According to the Centers for Disease Control, Americans throw away 25 percent more trash during between Thanksgiving and New Year’s Day than any other time of year. Robert Lilienfeld, sustainability consultant and former editor of Use Less Stuff, suspects that given the ubiquity of pomp and circumstance that surrounds Thanksgiving and Christmas, New Year’s celebrations are not as wasteful as the other holidays around this time of the year. Still, there are a few simple ways to reduce the environmental impact of your New Year’s celebration — and set sustainability goals for the year to come.

If you are planning on throwing a party for New Year’s Eve, you can make conscious choices for a more sustainable party. Use reusable glasses for champagne instead of disposable glasses. Consider buying organic champagne, which are made with grapes grown using biodynamic methods that are healthier for the regional ecology. Make your own noisemakers and decorations; Lilienfeld suggests putting some of those Christmas tinsel, garland and ribbons to use one more time before boxing them away for next year (decorations should be reused from year to year, and opt for decorations made from renewable, biodegradable materials instead of plastics when you can).

Smarter food choices

Like with Christmas, Lilienfeld encourages conscious meal planning at any New Year’s gathering. He recommends serving food buffet-style, and planning future meals based around the meal’s leftovers in order to decrease food waste.

“Meal planning is probably the simplest and most important thing people can do to reduce food waste,” Lilienfeld says. “What people don’t realize is when they waste food, they waste not only the food that is put in front of them, but all the resources used to create that food. A roast didn’t just appear in your fridge.”

Skip the fireworks

Fireworks are another aspect of New Year’s Eve celebrations that have a noticeable environmental impact. The chemicals used to propel and color fireworks are often toxic or carcinogenic. According to Bill Magavern, policy director at the Coalition for Clean Air, heavy metals and particulates from fireworks can linger in the air, seep into the soil and trickle down into waterways. Large-scale fireworks displays have been shown to impact air quality for days after the celebration itself.

“The particulate monitors that we have in Southern California have detected very elevated particle pollution when there are times where there are lots of fireworks set off,” Magavern says. “Around the world for New Year’s Eve celebrations, this has also been detected.”

George Allen, chief scientist at the Northeast States for Coordinated Air Use Management, says that the small-scale fireworks displays that have become part of some people’s New Year’s Eve tradition can be even more harmful to human health because of their proximity.

“I think the bigger impact comes from all the folks setting off fireworks in their backyard,” Allen says. “There’s more of an impact of what people are exposed to in terms of the smoke.”

Lilienfeld also cautions against DIY displays for the sake of fire safety, especially in dry areas that are susceptible to fire damage.
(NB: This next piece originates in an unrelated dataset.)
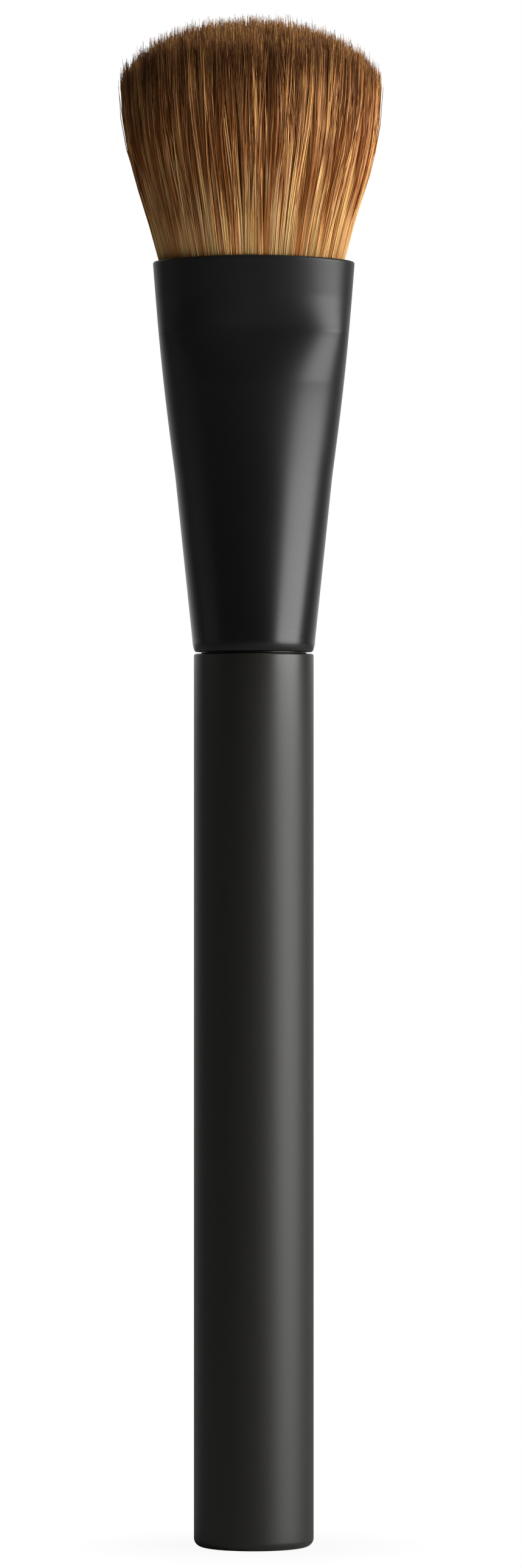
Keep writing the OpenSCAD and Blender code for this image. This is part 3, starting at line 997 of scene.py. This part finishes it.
def resin_finish(name, thin, thick, bubbles):
    """Cast resin: cloudy colour, with small bubbles in its surface."""
    material, tree, shader = new_finish(name)
    cloud = object_noise(tree, RESIN_CLOUD, detail=4)
    bubble = {"Vector": object_place(tree), "Scale": bubbles}
    cells = add_node(tree, "ShaderNodeTexVoronoi", bubble)
    pits = share_between(Number(tree, cells.outputs["Distance"]), BUBBLE_PIT, BUBBLE_EDGE)
    inputs = {
        "Base Color": between_colours(tree, cloud, thin, thick),
        "Roughness": 0.2 + 0.12 * cloud,
        "Specular IOR Level": 0.5,
    }
    feed(tree, shader, inputs)
    add_bump(tree, shader, pits, 0.05 * MM)
    return material


adhesive = resin_finish("amber_adhesive", (0.42, 0.27, 0.1), (0.62, 0.46, 0.22), 1400)
resin = resin_finish("potting_resin", (0.28, 0.15, 0.05), (0.46, 0.28, 0.11), 900)
print("finishes:", adhesive.name, "and", resin.name)

# %% Set hair and thread
GLUE_STREAKS, THREAD_FUZZ = (5200, 5200, 90), (4000, 4000, 4000)
STRANDS_AROUND, STRANDS_UP = 90, 9000


def set_hair_finish():
    """Hair set in glue: streaks along the hair under a glossy coat."""
    material, tree, shader = new_finish("set_hair")
    streaks = object_noise(tree, GLUE_STREAKS, detail=3)
    inputs = {
        "Base Color": between_colours(tree, streaks, (0.09, 0.034, 0.011), (0.42, 0.2, 0.075)),
        "Roughness": 0.28 + 0.2 * streaks,
        "Specular IOR Level": 0.5,
    }
    feed(tree, shader, inputs)
    add_bump(tree, shader, streaks, 0.06 * MM)
    return material


def thread_finish():
    """Twisted thread: bands that lean across it, where its strands show."""
    material, tree, shader = new_finish("twisted_thread")
    x, y, z = parts_of(tree, object_place(tree))
    turn = y.step("ARCTAN2", y, x)
    bands = sine(turn * STRANDS_AROUND + z * STRANDS_UP) * 0.5 + 0.5
    fuzz = object_noise(tree, THREAD_FUZZ, detail=2)
    shade = 0.65 * bands + 0.35 * fuzz
    inputs = {
        "Base Color": between_colours(tree, shade, (0.42, 0.36, 0.27), (0.8, 0.75, 0.64)),
        "Roughness": 0.75 + 0.15 * fuzz,
        "Specular IOR Level": 0.2,
    }
    feed(tree, shader, inputs)
    add_bump(tree, shader, shade, 0.06 * MM)
    return material


set_hair, thread = set_hair_finish(), thread_finish()
print("finishes:", set_hair.name, "and", thread.name)

# %% Finish the hidden pieces
hidden = {
    "handle_adhesive": adhesive,
    "root_resin": resin,
    "hair_root_plug": set_hair,
    "binding_thread": thread,
}
for name, finish in hidden.items():
    nodes[name].data.materials.clear()
    nodes[name].data.materials.append(finish)
print("hidden pieces:", ", ".join(hidden))

# %% [markdown]
# The hairs stand in a bed: the top of the glued block, which fills the ferrule's mouth a little below the
# rim. It is a plain oval plate by the ferrule's own rule, with a soft upper edge. It hardly shows between
# the hairs, but without it one could look down into the shell.

# %% The bed of set hair
BED_GAP, BED_EDGE = 0.04 * MM, 0.2 * MM


def bed_rings(around=96):
    inset = WALL + BED_GAP
    rings = []
    rounding = 0.3 * BED_EDGE
    steps = ((tuft_low.z, 0), (BED - BED_EDGE, 0), (BED - rounding, rounding), (BED, BED_EDGE))
    for height, step_in in steps:
        across = half_width(height) - inset - step_in
        deep = half_depth(height) - inset - step_in
        turns = [math.tau * step / around for step in range(around)]
        rings.append([(*oval(turn, across, deep, squareness(height)), height) for turn in turns])
    return rings


kept_piece("glued_hair_bed", bed_rings(), set_hair, "hair_tuft")

# %% [markdown]
# ## The studio
#
# The photograph was lit by one tall soft light on the right, almost beside the brush, with a weak fill on
# the left, in front of a plain white ground. Black gloss shows this plainly: the handle is dark but for one
# long highlight. The lamps stay at a plain level, and oval ones give the highlight its soft ends.


# %% Lamps
def softbox(name, azimuth, distance, width, height, centre, radiance, tilt=0):
    """A soft oval light on a circle round the brush. Azimuth 0 is the camera's side and 90 is the right."""
    light = bpy.data.lights.new(name, "AREA")
    light.shape = "ELLIPSE"
    light.size, light.size_y = width, height
    light.energy = radiance * math.pi * (math.pi / 4 * width * height)
    lamp = bpy.data.objects.new(name, light)
    angle = math.radians(azimuth)
    lamp.location = (distance * math.sin(angle), -distance * math.cos(angle), centre)
    lamp.rotation_euler = (math.radians(90 - tilt), 0, angle)
    bpy.context.scene.collection.objects.link(lamp)
    print(name, "light in watts:", round(light.energy, 2))


softbox("key", azimuth=69, distance=0.6, width=0.6, height=0.56, centre=0.18, radiance=6.3)
softbox("top", azimuth=65, distance=0.3, width=0.5, height=0.5, centre=0.75, radiance=1.1, tilt=65)
softbox("fill", azimuth=-85, distance=0.8, width=0.6, height=0.5, centre=0.2, radiance=0.14)

# %% [markdown]
# The white ground is the backdrop's own colour, as the camera and the gloss see it, and not more light,
# which would wash the black out. Light Path tells these rays apart. Gloss and glass see the white ahead of
# the camera only, where the real backdrop hung, so the handle's sides stay dark.

# %% World
DIM_LEVEL, WHITE_LEVEL = 0.09, 1.0
AHEAD_START, AHEAD_FULL = 0.5, 1.0


def rays(tree):
    """Whether a ray comes from the camera, and whether gloss or glass has sent it on."""
    path = add_node(tree, "ShaderNodeLightPath").outputs
    sent_on = larger(Number(tree, path["Is Glossy Ray"]), Number(tree, path["Is Transmission Ray"]))
    return Number(tree, path["Is Camera Ray"]), sent_on


def studio_world():
    world = bpy.data.worlds.new("studio")
    bpy.context.scene.world = world
    world.use_nodes = True
    tree = world.node_tree
    tree.nodes.clear()
    direction = add_node(tree, "ShaderNodeTexCoord").outputs["Generated"]
    backdrop = share_between(parts_of(tree, direction)[1], AHEAD_START, AHEAD_FULL)
    from_camera, sent_on = rays(tree)
    seen = larger(from_camera, sent_on * backdrop)
    dim = add_node(tree, "ShaderNodeBackground", {"Color": (1, 1, 1), "Strength": DIM_LEVEL})
    white = add_node(tree, "ShaderNodeBackground", {"Color": (1, 1, 1), "Strength": WHITE_LEVEL})
    mix = add_node(tree, "ShaderNodeMixShader", {0: seen, 1: dim.outputs[0], 2: white.outputs[0]})
    add_node(tree, "ShaderNodeOutputWorld", {"Surface": mix.outputs[0]})
    print("world:", world.name)


studio_world()

# %% [markdown]
# The floor is as white as the backdrop, so no horizon shows. In a small disc round the brush its lit colour
# comes through a little: the disc is a faint painted shade, and it lets the lamps' real faint shadow show
# too, which keeps the brush from floating.

# %% Floor
FLOOR_HALF, FLOOR_GAP = 6.0, 0.02 * MM
CONTACT_REACH, CONTACT_SHADE = 20 * MM, 0.1
NEAREST = 1 * MM
BACKDROP_START, BACKDROP_FULL = 0.5, 2.0


def floor_finish():
    material, tree, shader = new_finish("white_ground")
    feed(tree, shader, {"Base Color": (0.6, 0.6, 0.6), "Roughness": 0.7, "Specular IOR Level": 0.2})
    place = object_place(tree)
    length = add_node(tree, "ShaderNodeVectorMath", {0: place}, operation="LENGTH")
    distance = Number(tree, length.outputs["Value"])
    # A small disc of painted shade round the brush, which also lets the lamps' real shadow through.
    painted_shade_disc = 1 - share_between(distance, 0.0, CONTACT_REACH)
    behind = parts_of(tree, place)[1] / larger(distance, NEAREST)
    far = share_between(distance, BACKDROP_START, BACKDROP_FULL)
    far = far * share_between(behind, AHEAD_START, AHEAD_FULL)
    from_camera, sent_on = rays(tree)
    seen = larger(from_camera * (1 - CONTACT_SHADE * painted_shade_disc), sent_on * far)
    glow = add_node(tree, "ShaderNodeEmission", {"Color": (1, 1, 1), "Strength": WHITE_LEVEL})
    mix = add_node(tree, "ShaderNodeMixShader", {0: seen, 1: shader.outputs[0], 2: glow.outputs[0]})
    feed(tree, tree.nodes["Material Output"], {"Surface": mix.outputs[0]})
    return material


def lay_floor():
    mesh = bpy.data.meshes.new("floor")
    corners = [(x * FLOOR_HALF, y * FLOOR_HALF, -FLOOR_GAP) for x, y in ((-1, -1), (1, -1), (1, 1), (-1, 1))]
    mesh.from_pydata(corners, [], [(0, 1, 2, 3)])
    mesh.materials.append(floor_finish())
    floor = bpy.data.objects.new("floor", mesh)
    bpy.context.scene.collection.objects.link(floor)
    floor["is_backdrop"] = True
    print("floor:", 2 * FLOOR_HALF, "m wide")


lay_floor()

# %% [markdown]
# ## Measure and finish
#
# Last, the dressed brush is measured, and its size is set beside that of its solids, because dress may
# change looks but not size.

# %% Measure the dressed size
visual_low, visual_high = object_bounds()
sizes = {"cad": [list(cad_low), list(cad_high)], "visual": [list(visual_low), list(visual_high)]}
print("dressed size in mm:", [round((high - low) / MM, 2) for low, high in zip(visual_low, visual_high)])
“The key issues from an environmental standpoint is the potential for destruction if you are not using them safely,” he says. “In dry areas, it lights up scrub. It’s a serious issue.”

Collect waste

Floating paper lanterns are a charming — albeit, quieter — alternative to fireworks, but Lilienfeld emphasizes that they should be collected after they are released. “If you don’t collect them all, they clog up waterways,” he says.

The same goes for other paper products, like confetti. Opt against glitter and plastic confetti, as they are microplastics that eventually find their way into waterways and damage the fragile ecosystems.

New Year’s Eve is a great day to kick off more eco-friendly habits with a few simple changes. “The value of New Year’s is the reflection time that it provides,” Lilienfeld says. When you raise a glass to toast this New Year’s Eve, take stock of the habits of the past year and resolve to make more sustainable choices in the new year.